Although I have not used these accounts very much, it seems to me there are several disadvantages of such email accounts.  First, the email programs such as Microsoft Outlook or Microsoft Outlook Express, Eudora, or Netscape Messenger are more sophisticated than the email programs used in internet-based email.  Second, one is limited in file space on the email server (e.g., 1.5 MB for Hotmail, 6 MB for Yahoo) for one's email.  Third, email must be read and composed online, whereas traditional email allow one to read and compose email when one is not connected to the internet.  Fourth, reading and composing messages for web email is probably slower than traditional email.  

Some web email programs offer additional features which address these disadvantages.  For example, one can easily set up Yahoo mail to forward messages sent to your Yahoo address to another email address.  Thus the Yahoo address could function as a lifetime address but you could be reading your mail at another account with a traditional email program.  Alternatively, one could set up your other email address to access mail sent to your Yahoo address.
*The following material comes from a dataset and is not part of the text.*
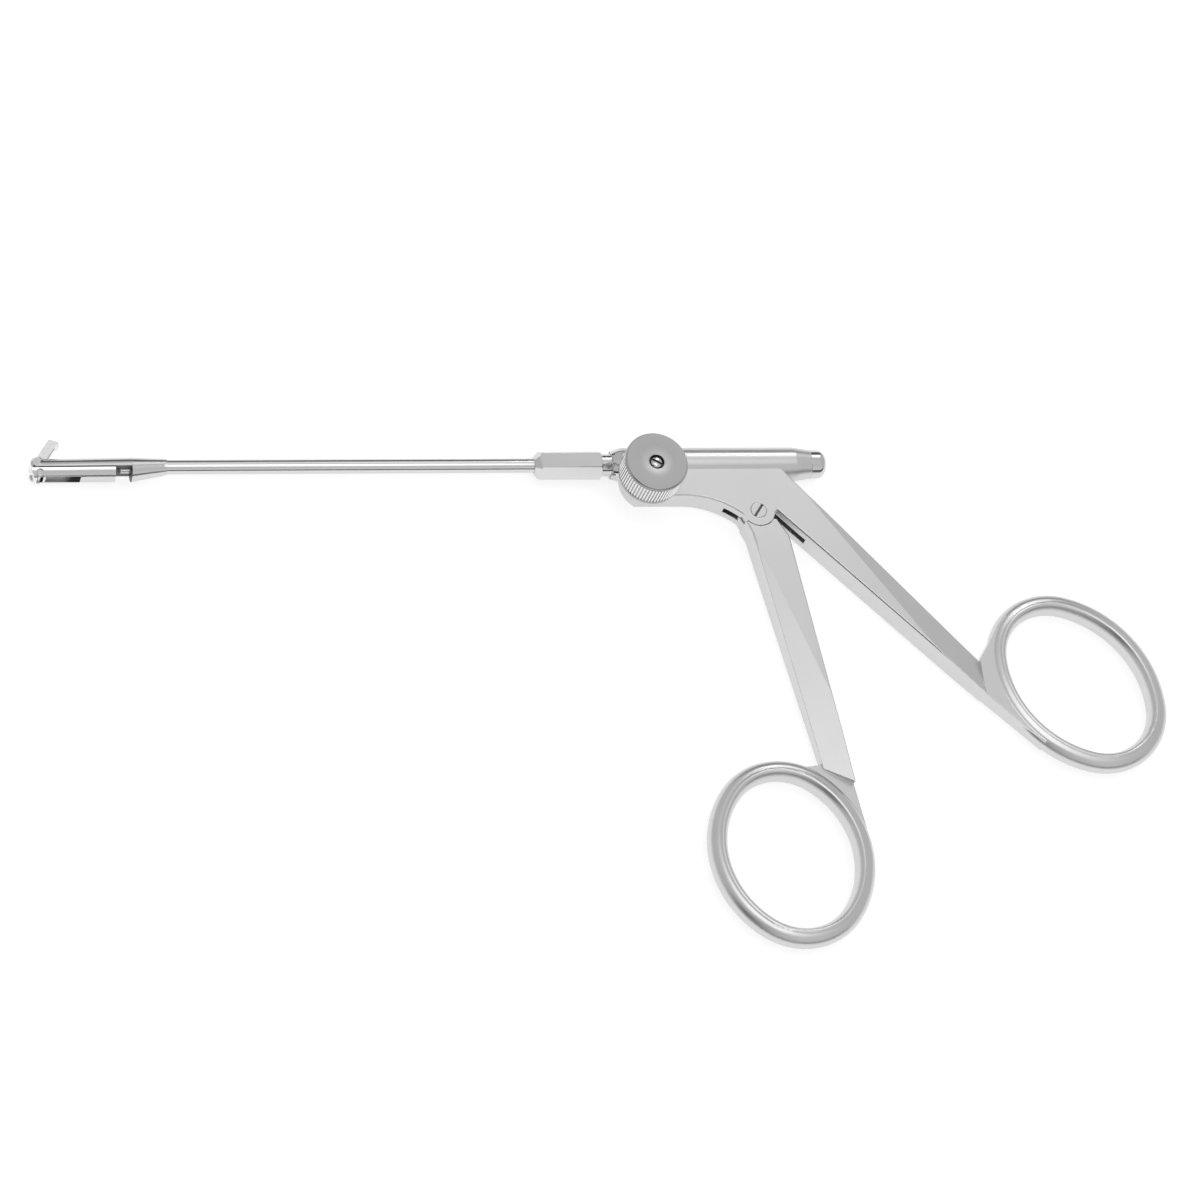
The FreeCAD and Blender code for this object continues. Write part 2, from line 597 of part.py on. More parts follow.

Finally, if you want to continue to use a traditional email address but have the capability to access it from any computer (e.g., while traveling) , you can set up your web email account to access your traditional email account.

Class Exercise

Go to and sign up for a web page email account.  You can choose any member name you like.  You can choose one that suggests your name, or that has nothing to do with your name.  After you have signed up for an address, exchange email addresses with someone else in the class.  Then practice sending email to each other, or to other people in the class.  Practice some or all of the following: sending a message, replying to a message, forwarding a message to someone else, sending a message with an attachment, and entering a name and email address into an address book.